I think that was "Strangers on a Train". Walker was not portraying a gay guy. His character just wanted his nag of a wife murdered. On second thought, maybe he was gay.

Roger J. said...

Yashu--correct--I meant to refer to LL being the modern case stemming from Nietzche and Doestoyevsky

Progressively Defensive said...

"[There's what you can do ... and what you can't do, mate.]" -Captain Jack Sparrow, Pirates of the Carribbean

I don't make light of this, but remember again how chaotic our natural world remains despite all of our paperwork. We who'd aspire to a better world must remain vigilant amidst lunatics, brutes, shirkers, and fools.

Firehand said...

Just to be cover it, for the standard round-nose 158-grain bullet load of the time, muzzle velocity was around 800-850 feet per second; drops off constantly after it leaves the barrel. Might have been lower from a snub-nose revolver like that due to the shorter barrel.

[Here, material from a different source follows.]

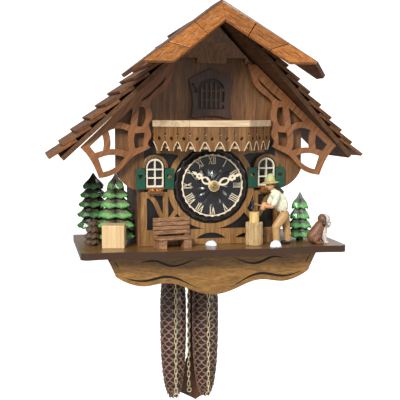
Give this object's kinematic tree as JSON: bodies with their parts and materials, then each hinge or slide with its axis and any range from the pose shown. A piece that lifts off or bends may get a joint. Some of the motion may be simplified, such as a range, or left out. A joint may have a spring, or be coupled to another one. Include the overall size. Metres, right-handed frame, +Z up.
{
  "type": "chalet cuckoo clock",
  "caption": "Chalet cuckoo clock with shingled roof, balcony, cuckoo door, woodchopper scene, pierced apron, leaf pendulum and pine-cone weights on chains",
  "frame": {"origin": "mouth of the hook hole in the back rail, on the plane of the wall", "axes": "+X to the right seen from the front, +Y back into the wall, +Z up"},
  "size_m": [0.3614, 0.212, 0.4778],
  "materials": {
    "case_wood": "dark walnut stain, satin",
    "gable_wood": "brown stain, satin",
    "roof_board_wood": "light brown stain, satin",
    "shingle_wood": "dark brown stained shingles, matt",
    "hood_wood": "dark brown stain, satin",
    "visor_wood": "honey orange lacquer",
    "fretwork_wood": "reddish tan stain, satin",
    "framing_wood": "mid brown stain, satin",
    "stage_wood": "golden brown lacquer",
    "balcony_wood": "pale natural wood, lacquered",
    "window_wood": "painted cream with green shutters",
    "flower_paint": "painted red and yellow",
    "surround_wood": "dark walnut stain, satin",
    "dial_wood": "turned, brown stain",
    "ivory_plastic": "ivory, low sheen",
    "door_wood": "orange brown stain, satin",
    "brass_parts": "polished",
    "steel_wire": "bright drawn",
    "bird_paint": "painted",
    "whistle_wood": "raw beech",
    "pendulum_wood": "brown stain, satin",
    "weight_iron": "brown painted casting",
    "chain_metal": "aged brass wire",
    "tree_paint": "painted green",
    "bench_wood": "brown stain, satin",
    "stump_wood": "stained bark, pale cut face",
    "figure_paint": "hand painted",
    "dog_paint": "painted brown and white",
    "snow_paint": "white paint and pale raw wood"
  },
  "bodies": {
    "case": {"case_side_left": "case_wood", "case_side_right": "case_wood", "facade_panel": "case_wood", "back_rail": "case_wood", "gable_boards": "gable_wood", "roof_board_left": "roof_board_wood", "roof_board_right": "roof_board_wood", "shingles_left": "shingle_wood", "shingles_right": "shingle_wood", "upper_roof": "hood_wood", "visor_board_left": "visor_wood", "visor_board_right": "visor_wood", "fretwork_left": "fretwork_wood", "fretwork_right": "fretwork_wood", "timber_framing": "framing_wood", "base_platform": "stage_wood", "apron_board": "stage_wood", "balcony_frame": "balcony_wood", "balcony_balusters": "balcony_wood", "windows": "window_wood", "flower_boxes": "flower_paint", "dial_surround": "surround_wood", "dial_disc": "dial_wood", "chapter_ring": "ivory_plastic", "cuckoo_door_frame": "door_wood", "movement_plates": "brass_parts", "gong": "steel_wire", "bellows_boxes": "whistle_wood", "trees_left": "tree_paint", "trees_right": "tree_paint", "bench": "bench_wood", "chopping_block": "stump_wood", "woodchopper": "figure_paint", "dog": "dog_paint", "stage_trimmings": "snow_paint"},
    "back_door": {"back_door": "case_wood"},
    "back_door_latch": {"back_door_latch": "case_wood"},
    "going_train": {"centre_wheel": "brass_parts", "minute_hand": "ivory_plastic", "hand_nut": "brass_parts"},
    "hour_hand": {"hour_hand": "ivory_plastic"},
    "escape_wheel": {"escape_wheel": "brass_parts"},
    "anchor": {"anchor": "steel_wire"},
    "pendulum": {"pendulum_rod": "pendulum_wood"},
    "pendulum_leaf": {"pendulum_leaf": "pendulum_wood"},
    "weight_left": {"weight_left": "weight_iron", "chain_left_loaded": "chain_metal"},
    "chain_left_free": {"chain_left_free": "chain_metal"},
    "weight_right": {"weight_right": "weight_iron", "chain_right_loaded": "chain_metal"},
    "chain_right_free": {"chain_right_free": "chain_metal"},
    "chain_wheel_left": {"chain_wheel_left": "brass_parts"},
    "chain_wheel_right": {"chain_wheel_right": "brass_parts"},
    "cuckoo_bird": {"cuckoo_bird": "bird_paint"},
    "cuckoo_door": {"cuckoo_door": "door_wood"},
    "door_latch_wire": {"door_latch_wire": "steel_wire"},
    "gong_hammer": {"gong_hammer": "steel_wire"},
    "bellows_top_left": {"bellows_top_left": "whistle_wood"},
    "bellows_top_right": {"bellows_top_right": "whistle_wood"},
    "chopper_arms": {"chopper_arms": "figure_paint"}
  },
  "joints": [
    {"name": "back_door_hinge", "type": "hinge", "parent": "case", "child": "back_door", "pos_m": [-0.085, -0.0018, -0.125], "axis": [0, 0, 1], "range_deg": [0, 100]},
    {"name": "back_door_turn_button", "type": "hinge", "parent": "case", "child": "back_door_latch", "pos_m": [0, -0.0014, -0.057], "axis": [0, 1, 0], "range_deg": [0, 90]},
    {"name": "minute_hand_arbor", "type": "hinge", "parent": "case", "child": "going_train", "pos_m": [0, -0.105, -0.125], "axis": [0, 1, 0], "continuous": true},
    {"name": "hour_hand_pipe", "type": "hinge", "parent": "case", "child": "hour_hand", "pos_m": [0, -0.105, -0.125], "axis": [0, 1, 0], "continuous": true},
    {"name": "escape_wheel_arbor", "type": "hinge", "parent": "case", "child": "escape_wheel", "pos_m": [0.014, -0.055, -0.101], "axis": [0, 1, 0], "continuous": true},
    {"name": "pendulum_swing", "type": "hinge", "parent": "case", "child": "pendulum", "pos_m": [0, -0.015, -0.0868], "axis": [0, 1, 0], "range_deg": [-5, 5]},
    {"name": "anchor_arbor", "type": "hinge", "parent": "case", "child": "anchor", "pos_m": [0, -0.055, -0.089], "axis": [0, 1, 0], "range_deg": [-5, 5]},
    {"name": "pendulum_leaf_slide", "type": "slide", "parent": "pendulum", "child": "pendulum_leaf", "axis": [0, 0, 1], "range_m": [-0.008, 0.008]},
    {"name": "weight_left_drop", "type": "slide", "parent": "case", "child": "weight_left", "axis": [0, 0, 1], "range_m": [-0.12, 0]},
    {"name": "weight_right_drop", "type": "slide", "parent": "case", "child": "weight_right", "axis": [0, 0, 1], "range_m": [-0.12, 0]},
    {"name": "chain_left_free_run", "type": "slide", "parent": "case", "child": "chain_left_free", "axis": [0, 0, 1], "range_m": [0, 0.12]},
    {"name": "chain_right_free_run", "type": "slide", "parent": "case", "child": "chain_right_free", "axis": [0, 0, 1], "range_m": [0, 0.12]},
    {"name": "chain_wheel_left_arbor", "type": "hinge", "parent": "case", "child": "chain_wheel_left", "pos_m": [-0.0224, -0.04, -0.12], "axis": [0, 1, 0], "range_deg": [-717, 0]},
    {"name": "chain_wheel_right_arbor", "type": "hinge", "parent": "case", "child": "chain_wheel_right", "pos_m": [0.0176, -0.04, -0.12], "axis": [0, 1, 0], "range_deg": [-717, 0]},
    {"name": "cuckoo_slide", "type": "slide", "parent": "case", "child": "cuckoo_bird", "axis": [0, -1, 0], "range_m": [0, 0.035]},
    {"name": "cuckoo_door_hinge", "type": "hinge", "parent": "case", "child": "cuckoo_door", "pos_m": [0.0146, -0.1089, -0.025], "axis": [0, 0, 1], "range_deg": [0, 96]},
    {"name": "door_latch_turn", "type": "hinge", "parent": "case", "child": "door_latch_wire", "pos_m": [-0.0205, -0.1105, -0.0125], "axis": [0, 1, 0], "range_deg": [-52, 0]},
    {"name": "gong_hammer_pivot", "type": "hinge", "parent": "case", "child": "gong_hammer", "pos_m": [-0.02, -0.023, -0.163], "axis": [0, 1, 0], "range_deg": [0, 10]},
    {"name": "bellows_left_hinge", "type": "hinge", "parent": "case", "child": "bellows_top_left", "pos_m": [-0.066, -0.0355, -0.1108], "axis": [-1, 0, 0], "range_deg": [0, 20]},
    {"name": "bellows_right_hinge", "type": "hinge", "parent": "case", "child": "bellows_top_right", "pos_m": [0.066, -0.0355, -0.1108], "axis": [-1, 0, 0], "range_deg": [0, 20]},
    {"name": "chopper_arms_pivot", "type": "hinge", "parent": "case", "child": "chopper_arms", "pos_m": [0.07, -0.1268, -0.1355], "axis": [0, 1, 0], "range_deg": [0, 40]}
  ],
  "couplings": [
    {"joint": "hour_hand_pipe", "follows": "minute_hand_arbor", "ratio": 0.083333},
    {"joint": "anchor_arbor", "follows": "pendulum_swing", "ratio": 1},
    {"joint": "chain_left_free_run", "follows": "weight_left_drop", "ratio": -1},
    {"joint": "chain_wheel_left_arbor", "follows": "weight_left_drop", "rad_per_m": 104.17},
    {"joint": "chain_right_free_run", "follows": "weight_right_drop", "ratio": -1},
    {"joint": "chain_wheel_right_arbor", "follows": "weight_right_drop", "rad_per_m": 104.17},
    {"joint": "cuckoo_door_hinge", "follows": "cuckoo_slide", "rad_per_m": 47.3}
  ]
}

And yeah, I wondered "Why not shoot into the couch? Not thinking real clear at the moment, guy."

The Crack Emcee said...

The title of this post is the very delusion I've been challenging since the "Dr." and my wife killed.

steve w said...

So, in the context of this story, would not the very essence of "eliminationist rhetoric" be the promulgation of a political and social system that gives one elite group of society the right to make more and more decisions for those who, owing to their not belonging to the elite, are inherently inferred to be inferior? Is this not a description of todays democrat party?